Problem statement: Check every line below for the word "behind" and copy each one that has it.

* BEGIN Data for this task *

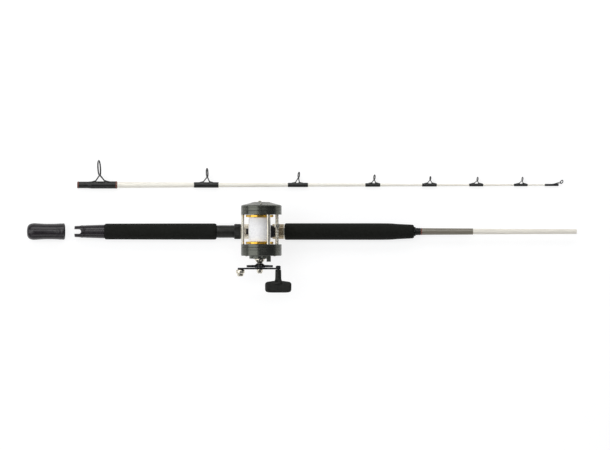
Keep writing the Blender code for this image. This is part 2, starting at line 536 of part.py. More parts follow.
# Gears: the crank's gear turns the pinion, and a train behind the left plate turns the worm
def gears():
    crank_centre, spool_centre = (0, -CRANK_DROP), (0, 0)
    phase = meshed_phase(0, DRIVE_TEETH, crank_centre, PINION_TEETH, spool_centre)
    prism("drive_gear", gear_outline(DRIVE_TEETH, DRIVE_MODULE, 0), DRIVE_GEAR_Y,
          DRIVE_GEAR_Y + DRIVE_GEAR_WIDTH, crank, BRASS, holes=(circle(CRANK_SHAFT + 0.1, 12),))
    bore = SHAFT_END_RADIUS + BORE_GAP
    piece = prism("pinion", gear_outline(PINION_TEETH, DRIVE_MODULE, phase), PINION_Y,
                  PINION_Y + PINION_WIDTH, reel, BRASS, holes=(circle(bore, 12),))
    rim = YOKE_Y - 0.2
    neck = [(rim - NECK_RIM, bore), (rim - NECK_RIM, NECK_FLANGE), (rim, NECK_FLANGE), (rim, NECK_RADIUS),
            (PINION_Y + 0.6, NECK_RADIUS), (PINION_Y + 0.6, bore)]
    boolean(piece, turned("neck", neck, reel, None, "Y", 12), "UNION")

    worm_centre = (PLATE_OFFSET + WORM[0], WORM[1])
    near = WIND_MODULE * (SPOOL_TEETH + IDLER_TEETH) / 2
    far = WIND_MODULE * (IDLER_TEETH + WORM_TEETH) / 2
    along = (near**2 - far**2 + WORM_SPAN**2) / (2 * WORM_SPAN)
    aside = math.sqrt(near**2 - along**2)
    line = math.atan2(worm_centre[1], worm_centre[0])
    idler_centre = (along * math.cos(line) + aside * math.sin(line),
                    along * math.sin(line) - aside * math.cos(line))
    idler_phase = meshed_phase(0, SPOOL_TEETH, spool_centre, IDLER_TEETH, idler_centre)
    worm_phase = meshed_phase(idler_phase, IDLER_TEETH, idler_centre, WORM_TEETH, worm_centre)
    low, high = WIND_GEAR_Y, WIND_GEAR_Y + WIND_GEAR_WIDTH
    prism("spool_gear", gear_outline(SPOOL_TEETH, WIND_MODULE, 0), low, high, reel, BRASS,
          holes=(circle(SHAFT_END_RADIUS + 0.05, 12),))
    prism("idler_gear", gear_outline(IDLER_TEETH, WIND_MODULE, idler_phase), low, high, reel, BRASS,
          holes=(circle(2.0, 12),), place=(idler_centre[0], 0, idler_centre[1]))
    place = (worm_centre[0], 0, worm_centre[1])
    worm = turned("worm_shaft", [(-FRAME_HALF - 5, 0), (-FRAME_HALF - 5, WORM_RADIUS), (high, WORM_RADIUS),
                                 (high, 0)], reel, STEEL, "Y", 12, place)
    wheel = prism("wheel", gear_outline(WORM_TEETH, WIND_MODULE, worm_phase), low, high - 0.4, reel, None,
                  place=place)
    boolean(worm, wheel, "UNION")
    return idler_centre


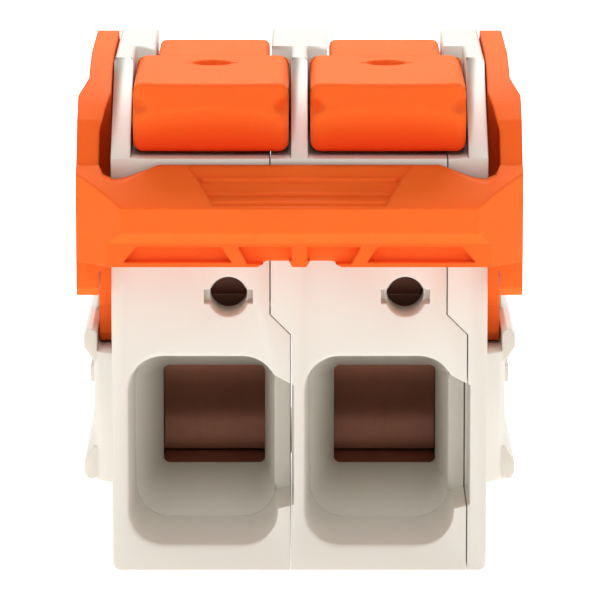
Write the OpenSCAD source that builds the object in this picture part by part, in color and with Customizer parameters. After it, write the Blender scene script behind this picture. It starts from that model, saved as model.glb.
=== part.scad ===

* END Data for this task *

Solution to the exercise:
# Gears: the crank's gear turns the pinion, and a train behind the left plate turns the worm
Write the OpenSCAD source that builds the object in this picture part by part, in color and with Customizer parameters. After it, write the Blender scene script behind this picture. It starts from that model, saved as model.glb.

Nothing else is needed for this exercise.